HERÓIS DE CÁ - 10
A MÃO DE FERRO - I
Derrubados clero e nobreza, ficara a diminuta burguesia assente num mar de ignorância seguidora de qualquer bandeira que lhe prometesse futuros risonhos de vida folgada.
A quase vulgarização do assassinato político, a sucessiva insurgência militar e o boicote parlamentar à continuidade governativa resultavam directamente da perda do antigo padrão hierárquico da sociedade portuguesa sem que novo sistema estrutural se perfilasse.
Vários foram os exercícios militares de incidência governativa que se goraram tanto por não conseguirem resolver os problemas mais profundos de que Portugal então padecia como por não obterem o apoio dos manipuladores das massas populares.

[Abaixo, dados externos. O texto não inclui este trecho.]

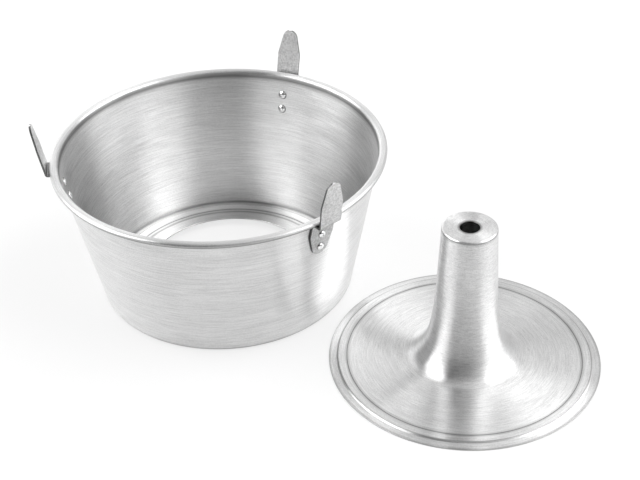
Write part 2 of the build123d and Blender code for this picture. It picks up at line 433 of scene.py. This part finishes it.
def insert_section(insert, sheet):
    """Section of the tube insert from the disc's edge to its bore, with its marks."""
    valley = insert.valley_rise + sheet.thickness
    ring_outer = insert.disc_radius - sheet.flange_width
    ring_inner = ring_outer - sheet.ring_width
    lower_reach = insert.lower_flare * tan((pi / 2 - insert.disc_slope - insert.lower_lean) / 2)
    middle_reach = insert.middle_flare * tan((insert.lower_lean - insert.upper_lean) / 2)
    upper_reach = insert.upper_flare * tan((insert.upper_lean - insert.tube_taper) / 2)
    lower_line = lower_reach + insert.flare_straight + middle_reach
    upper_line = middle_reach + insert.flare_straight + upper_reach
    upper_run = Vector((sin(insert.upper_lean), -cos(insert.upper_lean))) * upper_line
    flare_run = Vector((sin(insert.lower_lean), -cos(insert.lower_lean))) * lower_line + upper_run
    cone = tan(insert.disc_slope)
    taper = tan(insert.tube_taper)
    tube_foot = insert.top_diameter / 2 + insert.height * taper
    knee_height = (valley - flare_run.y + (ring_inner - tube_foot - flare_run.x) * cone) / (1 - taper * cone)
    knee = Vector((tube_foot - knee_height * taper, knee_height))
    corners = [
        (insert.disc_radius, sheet.thickness),
        (insert.disc_radius - insert.lip_width, sheet.thickness),
        (ring_outer + sheet.step_width, insert.flange_rise + sheet.thickness),
        (ring_outer, insert.ring_rise + sheet.thickness),
        (ring_inner, valley),
        knee + flare_run,
        knee + upper_run,
        knee,
        (insert.top_diameter / 2, insert.height),
        (insert.land_radius, insert.height - insert.top_dip),
        (insert.bore_diameter / 2, insert.height - insert.top_dip),
    ]
    bends = [
        sheet.soft_bend,
        sheet.crisp_bend,
        sheet.ring_bend,
        sheet.crisp_bend,
        insert.lower_flare,
        insert.middle_flare,
        insert.upper_flare,
        insert.top_corner,
        sheet.soft_bend,
    ]
    loop, near, far = sheet_outline(corners, bends, sheet)
    under_top = Vector((insert.top_diameter / 2, insert.height - insert.top_corner))
    line = sheet.crease_width
    return loop, [
        # Painted shade on the edge of the disc, with its wear, and on both sides of the pressed ring
        (near[0], 0.5, line),
        (near[3], 0.6, line),
        (near[4], 0.9, line),
        # Painted shade under the corner round the top of the tube, and on both edges of the bore
        (under_top, 0.7, line),
        (near[-1], 1.0, line),
        (far[-1], 1.0, line),
    ]


def section_object(name, points, creases):
    """Object that holds a section as a row of points, with the way run along it and the painted shade, with
    wear on cut edges, at each.
    """
    mesh = bpy.data.meshes.new(name)
    mesh.from_pydata([(point.x, 0, point.y) for point in points], [], [])
    run = mesh.attributes.new("run", "FLOAT", "POINT")
    dirt = mesh.attributes.new("dirt", "FLOAT", "POINT")
    way = 0.0
    for index, point in enumerate(points):
        if index:
            way += (point - points[index - 1]).length
        run.data[index].value = way
        marks = [depth * exp(-(((point - place).length / reach) ** 2)) for place, depth, reach in creases]
        dirt.data[index].value = max(marks)
    section = bpy.data.objects.new(name, mesh)
    bpy.context.scene.collection.objects.link(section)
    return section


def new_tree(name, inputs, output):
    """Geometry tree with its named inputs and its one output."""
    tree = bpy.data.node_groups.new(name, "GeometryNodeTree")
    for label, kind in inputs.items():
        tree.interface.new_socket(label, in_out="INPUT", socket_type=f"NodeSocket{kind}")
    tree.interface.new_socket(output, in_out="OUTPUT", socket_type="NodeSocketGeometry")
    return tree, add(tree, "NodeGroupInput").outputs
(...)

Assim foi até que Carmona chegou à Presidência da República e constatou que o «murro na mesa» não era suficiente. Ao convidar o General Domingos de Oliveira a formar Governo, estava claramente a apostar em alguém habituado a lidar com matérias muito mais vastas do que a mera estratégia militar e, ao impedir a turbulência parlamentar, assegurou continuidade à governação.
O não parlamentarismo de que Domingos de Oliveira usufruiu não o conduziu à arbitrariedade, ao capricho, à arrogância e muito menos ao caudilhismo. A sua atitude manteve-se ética e exerceu a governação com verdadeiro sentido de Estado. Para resolver o grave problema financeiro em que Portugal se encontrava trouxe de Coimbra o jovem Professor de Finanças Públicas António de Oliveira Salazar que rapidamente se evidenciou e acabou por o substituir na chefia do Governo.

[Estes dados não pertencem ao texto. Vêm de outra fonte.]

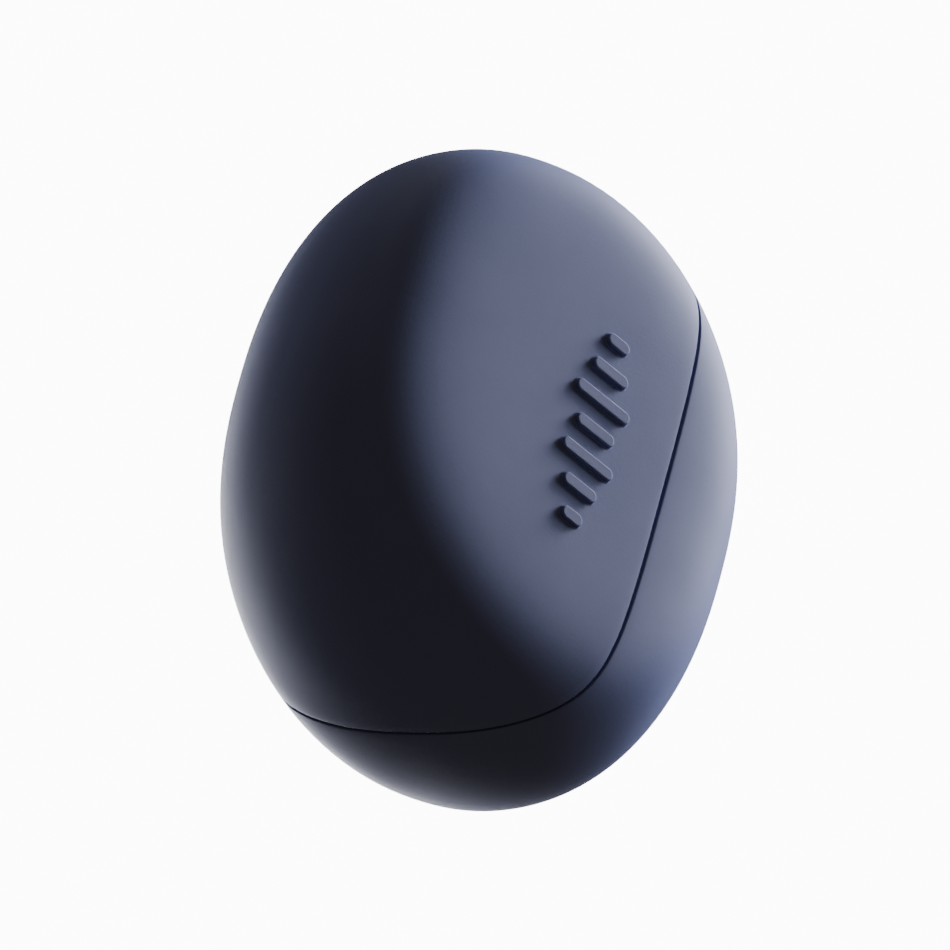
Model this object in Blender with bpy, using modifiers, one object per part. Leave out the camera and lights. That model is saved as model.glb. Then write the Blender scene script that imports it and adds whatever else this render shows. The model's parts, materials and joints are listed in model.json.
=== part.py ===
"""Charging case for a pair of wireless earbuds, as a Blender 4.5 script.

The case is a pebble with a flat front and a flat back, cut by one sloping seam into a base and
a lid. A barrel hinge lies along the seam inside the back face. The base holds a cradle with two
upright wells, sprung charging pins, the boards and the battery; the lid holds a lining, the
hinge arm and two magnets. Lengths are in metres, +X runs along the width, +Y to the back, +Z up.
The origin is on the ground, under the middle of the case.
"""

import math

import bmesh
import bpy
from mathutils import Matrix, Vector

# ---- driving dimensions ----------------------------------------------------------------------

# Pebble: a superellipsoid that leans forward about X, flattened by two parallel faces.
HALF_WIDTH = 0.0310
SHORT_RADIUS = 0.0252
LONG_RADIUS = 0.0306
HALF_THICKNESS = 0.0160
LEAN = math.radians(47.0)
WIDTH_POWER = 2.4
SIDE_POWER = 2.33
FACE_POWER = 10.0
BACK_FLAT_CUT = 0.0001
FOOT_CUT = 0.0014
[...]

Católico assumido, Salazar recebeu o apoio dos Generais e da Igreja (entretanto reorganizada) mas não prescindiu da informação sobre as actividades desenvolvidas pelos irrequietos parlamentaristas desempregados.
Nos primeiros tempos da sua governação, Salazar teve duas preocupações principais: o silenciamento das disputas políticas – amiúde misturadas com quezílias pessoais – e o saneamento das Finanças Públicas. No seu entendimento, essas eram as duas questões que paralisavam o País e, portanto, não se preocupou com grandes subtilezas para as resolver: a reforma da gestão financeira da Administração Pública foi executada com eficácia e os parlamentaristas foram convidados ao silêncio. Destes, alguns terão aceitado o convite mas outros houve que seguiram para o exílio, para a prisão ou mesmo para o exílio sob prisão.

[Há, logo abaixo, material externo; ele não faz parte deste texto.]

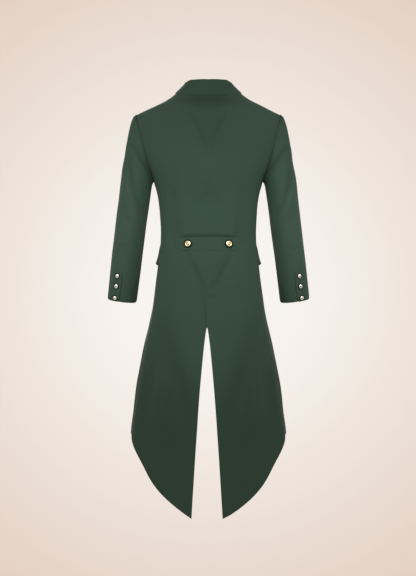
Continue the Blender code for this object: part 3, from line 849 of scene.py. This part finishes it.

A primeira fase da governação salazarista (1932-1940) caracterizou-se, pois, pela anulação das disputas políticas e pelo restabelecimento do equilíbrio nas Finanças Públicas. Se na administração das Finanças o rigor preponderou, na questão política Salazar não hesitou em recorrer ao autoritarismo, o que o fez passar à História como Ditador. Anthony Eden, o Ministro britânico dos Negócios Estrangeiros (1935-1938) chamar-lhe-ia «o Ditador benigno».
Baseando a sua política nos princípios da Doutrina Social da Igreja, serviu-se do conceito corporativo para anular Sindicatos e domar o empresariado mais exigente. No plano económico, com o intuito de promover o surgimento de empresas portuguesas com dimensão, seguiu uma linha de complementaridade entre as diferentes parcelas do território nacional europeu e ultramarino, de protecção pautal e de condicionamento da concorrência interna. O seu modelo mercantilista perdurou até 1974 com ligeiras cedências de relacionamento internacional como foi o caso da adesão à EFTA[1].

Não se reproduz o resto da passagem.